Verimliliğin temel rekabet faktörü olduğu sanayi çağı çoktan kapandı. Rekabet faktörünün inovasyon olduğu uzay çağındayız. Yüksek etkili inovasyonlar hayatımızı baştan sona değiştiriyor. Çevre sorunları, Z kuşağı, globalleşme, iklim değişikliği ve en küresel salgınlar değişimi daha da hızlandıracak. COVID-19 pandemisi tamamen bittiğinde hiçbir şey eskisi gibi olmayacak kuşkusuz. Tüm olumsuzluklara rağmen krizin belki de iyi tarafı; normal zamanda yıllar alacak radikal çözümleri bu olağan üstü zamanlarda olağan üstü iş birlikleriyle çok daha kısa sürede başarabiliriz. Bu hıza ayak uydurabilenler hayatta kalacak. Bugünün pek çok büyük markası yakında tarih olabilir. Bundan 10 yıl sonra sadece en iyiler yaşamaya devam edecek. 

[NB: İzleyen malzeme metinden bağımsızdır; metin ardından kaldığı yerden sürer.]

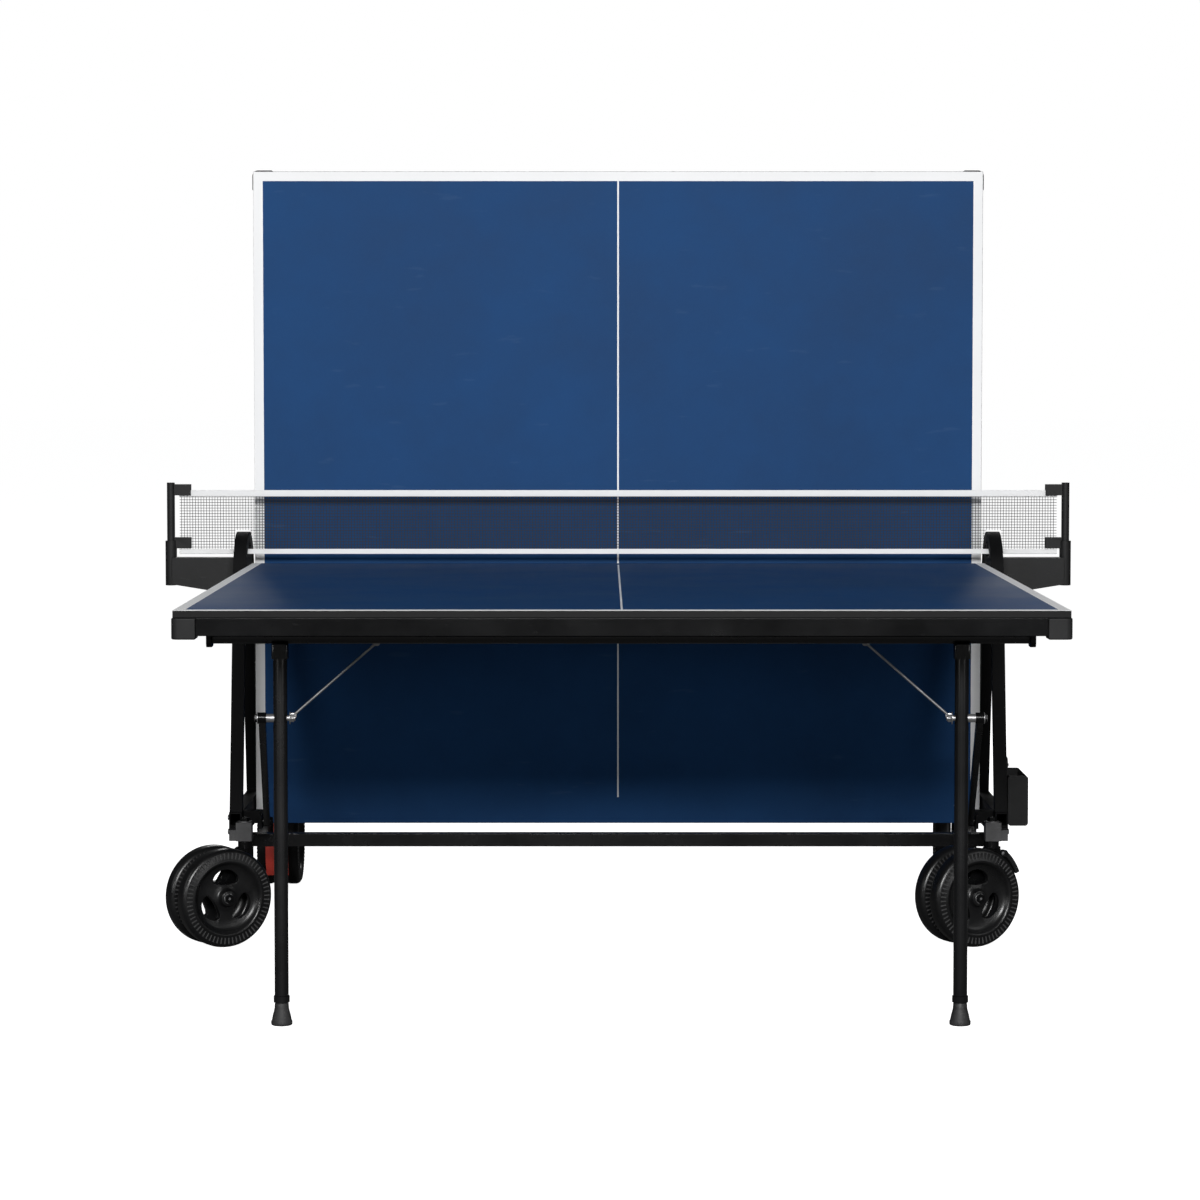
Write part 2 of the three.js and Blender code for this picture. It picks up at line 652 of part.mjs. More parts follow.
function cornerCap(sign) {
  const outerX = HALF_WIDTH + CAP_PROUD;
  const outerY = HALF_LENGTH + CAP_PROUD;
  const shape = new THREE.Shape();
  shape.moveTo(outerX - CAP_SIZE, outerY - CAP_SIZE);
  shape.lineTo(outerX, outerY - CAP_SIZE);
  shape.lineTo(outerX, outerY - CAP_RADIUS);
  shape.absarc(outerX - CAP_RADIUS, outerY - CAP_RADIUS, CAP_RADIUS, 0, Math.PI / 2, false);
  shape.lineTo(outerX - CAP_SIZE, outerY);
  shape.closePath();
  const bottom = RAIL_BOTTOM - CAP_DROP;
  const depth = LIP_TOP - bottom;
  const block = new THREE.ExtrudeGeometry(shape, { depth, bevelEnabled: false, curveSegments: 8 });
  block.translate(0, 0, bottom);
  const seat = box(
    HALF_WIDTH - CAP_SIZE - 10,
    HALF_WIDTH - RAIL_WALL,
    HALF_LENGTH - CAP_SIZE - 10,
    HALF_LENGTH - RAIL_WALL,
    RAIL_TOP,
    LIP_TOP + 10,
  );
  const cap = cut(block, seat);
  return sign > 0 ? cap : mirrored(cap);
}

// The same solid on the other side of the YZ plane
function mirrored(geometry) {
  const copy = geometry.clone().scale(-1, 1, 1);
  const index = copy.index.array;
  for (let i = 0; i < index.length; i += 3) {
    [index[i], index[i + 1]] = [index[i + 1], index[i]];
  }
  return copy;
}

// Leg frame, in a frame whose origin is on its hinge axis
function legCrossbar() {
  const reach = RAIL_INNER - 8 - GAP;
  const braceFoot = LINK_PIN_HEIGHT + 14 - LEG_PIVOT_Z;
  const braceTop = -LEG_RADIUS + 4;
  const legInner = LEG_X - LEG_RADIUS - 14;
  const braces = [-1, 1].map((sign) => {
    const outline = polygon([
      [sign * legInner, braceFoot],
      [sign * legInner, braceFoot + 8],
      [sign * BRACE_X, braceTop],
      [sign * (BRACE_X - 7), braceTop],
    ]);
    return plateXZ(outline, -7, 7);
  });
  return joined(
    rodX(LEG_RADIUS, -reach, reach, 0, 0, 16),
    rodX(PIN_RADIUS + 1, -reach - 8, reach + 8, 0, 0),
    ...braces,
  );
}

function leg(sign) {
  const x = sign * LEG_X;
  const down = (height) => height - LEG_PIVOT_Z;
  const head = LEG_RADIUS + 3;
  const body = joined(
    rodZ(LEG_RADIUS, x, 0, down(FOOT_HEIGHT + GAP), down(LEG_TOP), 20),
    box(x - head, x + head, -head, head, down(LEG_TOP - 4), -LEG_RADIUS - GAP),
    rodX(
      PIN_RADIUS,
      sign * (LEG_X - LEG_RADIUS - 14),
      sign * (LEG_X + LEG_RADIUS + 5),
      0,
      down(LINK_PIN_HEIGHT),
      12,
    ),
    rodX(
      8,
      sign * (LEG_X + LEG_RADIUS - 3),
      sign * (LINK_TOP_X - LINK_THICKNESS / 2 - GAP),
      0,
      down(LINK_PIN_HEIGHT),
      12,
    ),
    rodX(8, sign * (LEG_X - LEG_RADIUS - 10), sign * (LEG_X - LEG_RADIUS + 3), 0, down(LINK_PIN_HEIGHT), 6),
  );
  return cut(
    body,
    rodZ(STUD_RADIUS + PIN_PLAY, x, 0, down(0), down(FOOT_HEIGHT + STUD_LENGTH + 4)),
  );
}

function foot(sign) {
  const profile = [
    [0, 0],
    [FOOT_RADIUS - 1, 0],
    [FOOT_RADIUS, 2],
    [FOOT_RADIUS - 1, 8],
    [LEG_RADIUS + 1, FOOT_HEIGHT - 10],
    [LEG_RADIUS, FOOT_HEIGHT],
    [STUD_RADIUS, FOOT_HEIGHT],
    [STUD_RADIUS, FOOT_HEIGHT + STUD_LENGTH],
    [0, FOOT_HEIGHT + STUD_LENGTH],
  ];
  const geometry = new THREE.LatheGeometry(profile.map(([r, y]) => new THREE.Vector2(r, y)), 16);
  return geometry.rotateX(Math.PI / 2).translate(sign * LEG_X, 0, -LEG_PIVOT_Z);
}

// Swing arm, in a frame whose origin is on its pivot and whose +Y points along the arm
function swingArm(sign) {
  return joined(
    plateYZ(slotShape(ARM_LENGTH, ARM_WIDTH / 2), sign * ARM_INNER, sign * (ARM_INNER + ARM_THICKNESS), 8),
    rodX(PIN_RADIUS, sign * (ARM_INNER + 1), sign * (ARCH_INNER + HINGE_PLATE + GAP), 0, 0),
    rodX(PIN_RADIUS, sign * (HALF_WIDTH - 12), sign * (ARM_INNER + 1), ARM_LENGTH, 0),
  );
}

// Link, in a frame whose origin is on its lower pivot and whose +Y points along the link
function link(sign) {
  const halfThick = LINK_THICKNESS / 2;
  const start = 4;
  const end = LINK_LENGTH - 4;
  const turn = Math.atan2(LINK_TOP_X - LINK_FOOT_X, LINK_LENGTH);
  const length = (end - start) / Math.cos(turn);
  const bar = new THREE.BoxGeometry(LINK_THICKNESS - 3, length, LINK_HEIGHT);
  bar.rotateZ(-sign * turn).translate((sign * (LINK_FOOT_X + LINK_TOP_X)) / 2, LINK_LENGTH / 2, 0);
  const eye = (x, y) => rodX(LINK_EYE_RADIUS, sign * (x - halfThick), sign * (x + halfThick), y, 0, 20);
  const headStart = LINK_TOP_X + halfThick - 1;
  return cut(
    joined(
      bar,
      eye(LINK_FOOT_X, 0),
      eye(LINK_TOP_X, LINK_LENGTH),
      rodX(8, sign * headStart, sign * (headStart + 6), LINK_LENGTH, 0, 6),
    ),
    rodX(PIN_RADIUS + PIN_PLAY, sign * (LINK_FOOT_X - 20), sign * (LINK_FOOT_X + 20), 0, 0),
  );
}

// Outrigger, drawn in to the carriage; level 0 runs in the lower tube, 1 in the upper
function outrigger(sign, level) {
  const play = BASE_WALL + SLIDE_CLEARANCE;
  const clampStart = BASE_HALF + GAP;
  const clampInner = STEM_X - CLAMP_WIDTH / 2 + 1;
  const barBottom = ARCH_FOOT + level * BASE_CELL + play;
  const barTop = ARCH_FOOT + (level + 1) * BASE_CELL - play;
  const body = joined(
    box(
      sign * (ARCH_INNER + play),
      sign * (ARCH_OUTER - play),
      -BASE_HALF + 4,
      clampStart + CLAMP_DEPTH - 2,
      barBottom,
      barTop,
    ),
    box(
      sign * clampInner,
      sign * (clampInner + CLAMP_WIDTH),
      clampStart,
      clampStart + CLAMP_DEPTH,
      CLAMP_BOTTOM,
      CLAMP_TOP,
    ),
  );
  return cut(body, rodZ(STEM_RADIUS + PIN_PLAY, sign * STEM_X, STEM_S, CLAMP_BOTTOM - 5, CLAMP_TOP + 5));
}

function addCaster(parent, label, x, trailTurn, pedal) {
  const caster = new THREE.Group();
  caster.position.set(x, STEM_S, 0);
  caster.rotation.z = trailTurn;
  parent.add(caster);
  addPiece(caster, `${label}_fork`, casterFork(), 'plated');
  for (const [place, offset] of [['a', -WHEEL_SPACING / 2], ['b', WHEEL_SPACING / 2]]) {
    const wheel = casterWheel().translate(TRAIL, offset, WHEEL_RADIUS);
    addPiece(caster, `${label}_wheel_${place}`, wheel, 'tyre');
  }
  if (pedal) {
    addPiece(caster, `${label}_brake_pedal`, brakePedal(pedal), pedal.finish);
  }
}

function addLegFrame(half, name, sides, fold) {
  const frame = addGroup(half, LEG_DISTANCE, LEG_PIVOT_Z, -fold);
  addPiece(frame, `${name}_leg_crossbar`, legCrossbar(), 'black');
  for (const [label, sign] of sides) {
    addPiece(frame, `${name}_leg_${label}`, leg(sign), 'black');
    addPiece(frame, `${name}_foot_${label}`, foot(sign), 'black');
  }
}

// name, how far it is folded (0 in play, a quarter turn when upright), how it is turned
// about Z, and for each caster the turn of its trail and its pedal's finish
function addSide(table, { name, fold, turn, level, casters }) {
  const side = new THREE.Group();
  side.rotation.z = turn;
  table.add(side);
  const sides = turn === 0 ? [['left', -1], ['right', 1]] : [['left', 1], ['right', -1]];
  const progress = fold / (Math.PI / 2);

  const arms = addGroup(side, ARM_S, ARM_Z, ARM_TILT - fold);
  const joint = addGroup(arms, ARM_LENGTH, 0, 2 * fold - ARM_TILT);
  const half = addGroup(joint, -RAIL_PIN_S, -(SURFACE_HEIGHT - ARM_PIN_DEPTH));
  const linkTurn = LINK_ANGLE_OPEN + (LINK_ANGLE_STOWED - LINK_ANGLE_OPEN) * progress;
  const links = addGroup(side, LINK_FOOT.x, LINK_FOOT.y, linkTurn);
  const outriggers = addGroup(side, OUTRIGGER_TRAVEL * progress);

  addPiece(half, `${name}_top`, top(), 'surface');
  addPiece(half, `${name}_end_rail`, endRail(), 'frame');
  addPiece(half, `${name}_net_rail`, netRail(), 'frame');
  addLegFrame(half, name, sides, fold);
  for (const [label, sign] of sides) {
    addPiece(half, `${name}_side_rail_${label}`, sideRail(sign), 'frame');
    addPiece(half, `${name}_corner_cap_${label}`, cornerCap(sign), 'moulded');
    addPiece(arms, `${name}_swing_arm_${label}`, swingArm(sign), 'black');
    addPiece(links, `${name}_link_${label}`, link(sign), 'black');
    addPiece(outriggers, `${name}_outrigger_${label}`, outrigger(sign, level), 'plated');
    const { trailTurn, pedal } = casters[label];
    addCaster(outriggers, `${name}_caster_${label}`, sign * STEM_X, trailTurn - turn, pedal);
  }
}

// ---- The whole table ------------------------------------------------------------------

const degrees = THREE.MathUtils.degToRad;
const table = new THREE.Group();

const RIM = TRAIL - WHEEL_RADIUS; // the wheels' side next to a pedal

// One brake is off, with its pedal up, and one is on, with its pedal down along the rim.
const RAISED_PEDAL = {
  finish: 'black',
  neck: [
    [-18, WHEEL_TOP - 13],
    [-31, WHEEL_TOP - 13],
    [-46, WHEEL_TOP - 32],
    [-34, WHEEL_TOP - 44],
    [-22, WHEEL_TOP - 28],
    [-18, WHEEL_TOP - 26],
  ],
  inner: WHEEL_RADIUS + 10,
  from: degrees(136),
  to: degrees(158),
};
const LOWERED_PEDAL = {
  finish: 'red',
  neck: [
    [-18, WHEEL_TOP - 13],
    [-31, WHEEL_TOP - 13],
    [RIM - 13, WHEEL_RADIUS + 50],
    [RIM - 16, WHEEL_RADIUS + 10],
    [RIM - 6, WHEEL_RADIUS + 10],
    [RIM - 1, WHEEL_RADIUS + 46],
    [-18, WHEEL_TOP - 28],
  ],
  inner: WHEEL_RADIUS + 4,
  from: degrees(171),
  to: degrees(218),
};

for (const [label, sign] of [['left', -1], ['right', 1]]) {
  addPiece(table, `arch_${label}`, arch(sign), 'frame');
  addPiece(table, `net_arm_${label}`, netArm(sign), 'moulded');
  addPiece(table, `net_post_${label}`, netPost(sign), 'moulded');
}
addPiece(table, 'crossbeam', crossbeam(), 'black');
addPiece(table, 'net', net(), 'net');
addPiece(table, 'ball_holder', ballHolder(), 'black');

addSide(table, {
  name: 'near',
  fold: 0,
  turn: Math.PI,
  level: 0,
  casters: {
    left: { trailTurn: degrees(212) },
    right: { trailTurn: degrees(207), pedal: RAISED_PEDAL },
  },
});
addSide(table, {
  name: 'far',
  fold: Math.PI / 2,
  turn: 0,
  level: 1,
  casters: {
    left: { trailTurn: degrees(90), pedal: LOWERED_PEDAL },
    right: { trailTurn: degrees(86) },
  },
});

const bounds = new THREE.Box3().setFromObject(table);
table.position.set(-(bounds.min.x + bounds.max.x) / 2, -(bounds.min.y + bounds.max.y) / 2, -bounds.min.z);

const pingPongTable = new THREE.Group();
pingPongTable.add(table);

export default pingPongTable;
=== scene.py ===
import json
import math

import bmesh
import bpy
from mathutils import Matrix, Vector


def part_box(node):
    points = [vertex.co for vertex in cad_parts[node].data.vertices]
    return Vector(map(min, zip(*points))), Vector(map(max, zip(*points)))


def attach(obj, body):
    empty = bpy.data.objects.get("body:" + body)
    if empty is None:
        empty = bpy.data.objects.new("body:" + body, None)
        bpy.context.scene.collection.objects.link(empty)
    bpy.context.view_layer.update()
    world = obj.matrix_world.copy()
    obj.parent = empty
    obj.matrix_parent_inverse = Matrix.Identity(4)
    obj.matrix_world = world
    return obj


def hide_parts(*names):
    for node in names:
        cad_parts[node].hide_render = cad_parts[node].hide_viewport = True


bl_info = {
    "name": "Ping Pong Table",
    "version": (1, 0, 0),
    "blender": (4, 5, 0),
    "location": "View3D > Sidebar > Table",
    "description": "Dresses a folding ping pong table on its wheeled carriage",
    "category": "Object",
}

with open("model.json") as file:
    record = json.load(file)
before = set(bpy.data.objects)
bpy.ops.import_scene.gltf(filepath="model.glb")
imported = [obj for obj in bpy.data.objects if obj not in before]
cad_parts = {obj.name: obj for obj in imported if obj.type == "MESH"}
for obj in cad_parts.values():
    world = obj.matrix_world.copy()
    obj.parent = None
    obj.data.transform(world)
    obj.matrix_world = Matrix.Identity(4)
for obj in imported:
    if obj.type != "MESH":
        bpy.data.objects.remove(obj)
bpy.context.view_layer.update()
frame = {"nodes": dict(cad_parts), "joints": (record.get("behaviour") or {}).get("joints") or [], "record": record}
JOINTS = {joint["name"]: joint for joint in frame["joints"]}
BODY_OF = {
    node: body
    for body, nodes in frame["record"]["behaviour"]["bodies"].items()
    for node in nodes
}
SIDES = ("near", "far")
HANDS = (("left", -1), ("right", 1))
NET_LOW, NET_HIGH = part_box("net")
NET_PLANE = (NET_LOW[1] + NET_HIGH[1]) / 2

# Sizes in metres
LEG_X = 0.6045
TUBE_RADIUS = 0.0125
PIN_DROP = 0.145  # from a leg's hinge to the link's pin on the leg
BRACE_TOP_X = 0.434
BRACE_RADIUS = 0.0022
LINK_BOLT_X = 0.6505
WHEEL_FACE = 0.0188  # from a wheel's middle to its axle bolt
FLOOR_REACH = 60.0
CAMERA_PLACE = (-0.0343, -6.9953, 1.1893)
CAMERA_YAW = math.radians(0.027)
CAMERA_SHIFT = -0.05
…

Kuşkusuz insanlık bu çarpışmadan güçlenerek çıkacak ama bu büyük buhran sonrasında eski paradigmalar ve parametrelerle devam etmemiz artık imkânsız. Karar vericilerin inovasyonlara bakış açısının değişmesi şart.

Yüksek etkili inovasyonları başarabilmek için 11 madde öneriyorum:

  1. İnovasyon fikir ile değil fırsat ile başlar
  2. Stratejisiz bir inovasyon başarılı ve sürdürebilir olamaz
  3. İnovasyonun merkezinde müşteri değil müşterinin yapması gereken iş (ihtiyaç) vardır.
  4. Müşterinin kim olduğunu ya da ne yaptığını değil neden yaptığını anla.
  5. Sadece müşterilerle değil asıl müşteri olmayanlarla (pazarda hiç yok) empati kur.
  6. Sadece problemlerle ilgilenme (fonksiyonel). Bezen inovasyonlar duygusal ve sosyal işlerden (ihtiyaçlardan) doğar.
  7. Hiçbir şey satın almayan gruplar büyük fırsatlar barındırır.
  8. Çözüme değil ihtiyaca, rakiplere değil rekabetsizliğe odaklan.
  9. ARGE, yüksek etkili inovasyonları garanti etmez.
  10. Ürün iyileştirmeye (ÜRGE) değil yeni pazar yaratmaya odaklan.
  11. Senin ürününü, rakiplerin ürününü, hatta ikame ürünleri reddeden ve kendi çözümlerini geliştiren insanlara dikkat et.

Z kuşağı markaları sadece büyüklükleri ve bilançoları ile yargılamayacak. Topluma, dünyaya, hatta gezegenimize katkısı, çevreye pozitif etkileri, global sorunlara sunduğu çözümler ve zor zamanlarda aldığı risklerle ölçecekler değerlerini. Şirketlerin tüzel kişilikten çok daha fazlası olduğu ve sadece iş veren pozisyonunda kalamayacağı bir zamana eviriliyoruz. Eğer lokal ölçekte dahi olsa toplulukların içselleştirdiği ve sissiz hayatın eksik kaldığı bir marka olabilmişseniz zamanın ruhunu arkanıza almışsınız demektir.

Tüm dengelerin değiştiği ve yeni dengelerin oluşacağı bu yeni dönemde yeni tip liderlere, çözümlere, modellere, değerlere ve yeteneklere ihtiyacımız var. İnovasyon, bundan böyle olursa iyi olur (nice to have) değil olmazsa olmaz (must to have) bir ajanda maddesidir. Radikal inovasyonlara imza atamayanlar büyük bir kırılmayla gelen bu kasırgadan sağ çıkamayacaklar.